A while ago, I started the exact same quest myself. I found that there is no such thing as impartial uncontroversial economic mainstream. Or, to put it another way, the thing called mainstream in economics is a kind of ideological attitude, instead of a science.
I have confirmed this with a close friend of mine, who is a professional econometrician. He is ashamed of the state of economics as a science. His recommendation: Learn the basics of accounting and be suspicious of anything that deviates from this. When someone posits a "model" that has no connection to the basics of accounting, it's appropriate to ignore him.
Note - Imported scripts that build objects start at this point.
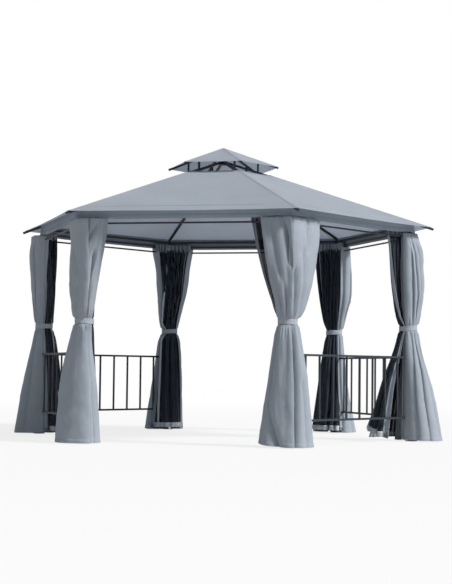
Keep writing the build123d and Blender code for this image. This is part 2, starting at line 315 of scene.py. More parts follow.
def give_thickness(piece, thickness):
    shell = piece.modifiers.new("thickness", "SOLIDIFY")
    shell.thickness = thickness
    shell.offset = 0
    only(piece)
    bpy.ops.object.modifier_apply(modifier="thickness")
    piece.select_set(False)


# The roof cloth lies just above the line of the hips, where its seams run, and is thicker on seams and hem
ABOVE_HIPS = 0.0012
SEAM_HALF_WIDTH = 0.011
SEAM_FOOT = 0.0135
SEAM_THICKNESS = 0.0014
ROOF_HEM_THICKNESS = 0.0008
# A panel's cloth down its slope for each metre of radius
CLOTH_PER_RADIUS = 0.94


# A pyramid roof sheet: straight over the hips, a little slack between them, with flat-felled seams and a hem
def roof_sheet(outer, inner, height, slack, hem, rows, steps):
    hem_rings = [outer, outer - 0.004, outer - hem]
    rings = hem_rings + [outer - hem - 0.003] + list(np.linspace(outer - 2 * hem, inner, rows))
    grid, uv = [], []
    for number, radius in enumerate(rings):
        ring, cloth = [], []
        # A hexagon's side is as long as its corners are far out
        width = radius
        lift = ROOF_HEM_THICKNESS if number < len(hem_rings) else 0.0
        along = (outer - radius) / (outer - inner)
        slack_here = 0.35 + 0.65 * sin(pi * min(along * 0.8 + 0.15, 1))
        beside_seam = list(np.linspace(0.03, max(width - 0.03, 0.031), steps))
        offsets = [0.0, SEAM_HALF_WIDTH, SEAM_FOOT] + beside_seam
        offsets += [width - SEAM_FOOT, width - SEAM_HALF_WIDTH]
        for side in range(6):
            first = polar(radius, SECTOR * side, height(radius))
            second = polar(radius, SECTOR * (side + 1), height(radius))
            for place, offset in enumerate(offsets):
                share = offset / width if width > 0.05 else place / len(offsets)
                share = min(max(share, 0), 1)
                # 0 on the hips and 1 midway between them
                between = 4 * share * (1 - share)
                point = first.lerp(second, share)
                sag = slack * between ** 0.8 * slack_here
                over_seam = SEAM_THICKNESS if place in (0, 1, len(offsets) - 1) else 0.0
                ripple = 0.0016 * noise.noise(point * 5.0) + 0.0025 * noise.noise(point * 1.8)
                above = ABOVE_HIPS + lift + over_seam - sag + ripple * between
                ring.append((point.x, point.y, point.z + above))
                across = side * outer + outer / 2 + (share - 0.5) * width
                cloth.append((across, radius * CLOTH_PER_RADIUS))
        grid.append(ring)
        uv.append(cloth)
    return np.array(grid), np.array(uv)


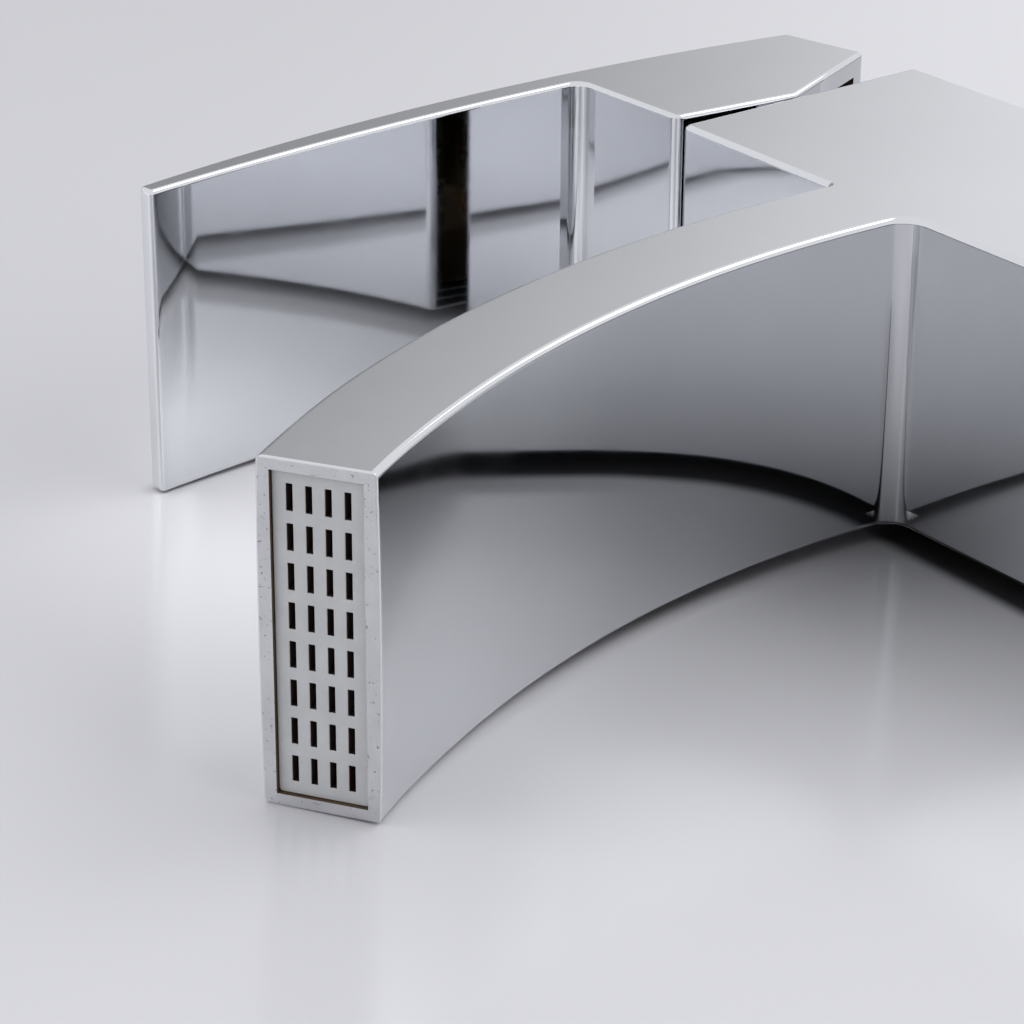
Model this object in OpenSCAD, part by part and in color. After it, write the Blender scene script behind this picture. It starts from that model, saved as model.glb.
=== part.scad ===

The state of economics is comparable to what happened in philosophy: the fashionable mainstream used to be postmodernism in many universities, which is really a trend of art criticism, but it managed to pose as a school of philosophy for decades. In case of economics, it's been going on much longer without any proper challenge to the economists.
Edit: If your real aim is to get to know economics as actually practised, and not those boring principles of accounting (whose wider applications you would have to discover yourself with time-consuming individual work, likely arriving at something completely different than what economists are used to), then read the classics and the textbooks. None of this is uncontroversial or impartial, but that's how economics is.